Sem a dinâmica atlética que vimos, por exemplo, na digressão que sucedeu a Confessions on a Dance Floor, o espetáculo procura outros caminhos. Há bailarinos (que vestem também a pele de várias personagens) e os músicos só ocasionalmente estão em palco. Uma vez mais a dimensão teatral das opções da encenação demarca a personalidade desta visão, até mesmo ao diluir sem a nitidez mais compartimentada de digressões anteriores, as transições entre os quadros que desenham a sucessão de momentos (como se dos diversos atos de uma peça, ou ópera se tratasse).

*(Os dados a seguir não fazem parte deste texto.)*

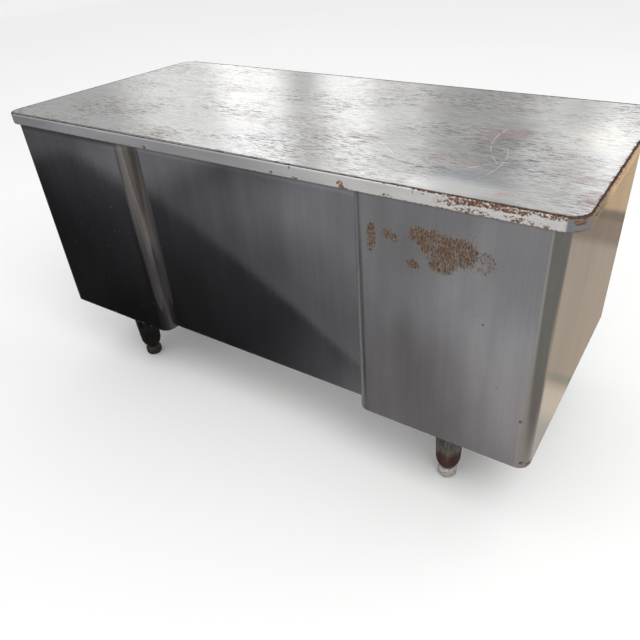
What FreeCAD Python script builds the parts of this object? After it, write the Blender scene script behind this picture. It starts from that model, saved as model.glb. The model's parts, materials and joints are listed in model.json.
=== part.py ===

Só não brilha o momento do leilão da polaroid... Pouca gente vai para um espetáculo com molhos de notas no bolso... A coisa acaba necessariamente fechada entre fãs alertados... E talvez na sala houvesse quem, sem notas na hora mas com contas mais avultadas, tivesse vontade de ajudar (o dinheiro da venda da polaroid reverte para a obra Raising Malawi de Madonna).
Uma nota final para o prólogo. Ou primeira parte, se preferirem. Gaspar Varela (guitarra portuguesa), Jéssica Pina (trompete), Miroca Paris (guitarra) e Carlos Mil-Homens (percussão) apresentaram-se na boca de cena, com sala a meia luz, antes mesmo de começar o espetáculo. Era como um Madame X Tour Combo, vincando em tons quentes abordagens a várias canções, entre as quais versões de Secret, Like a Virgin, Don’t Tell Me ou Who’s That Girl perante uma plateia que conhecia as letras e cantou...
Os telemóveis? Sim, grande ideia... Que bom que foi ver uma sala a olhar para o palco sem ecrãs pelo meio e braços esticados pela frente a captar imagens que nunca mais vai ver ou a fazer selfies... Toda a gente estava avisada. E a coisa correu bem. Não era má ideia repetir em mais ocasiões. Nada má.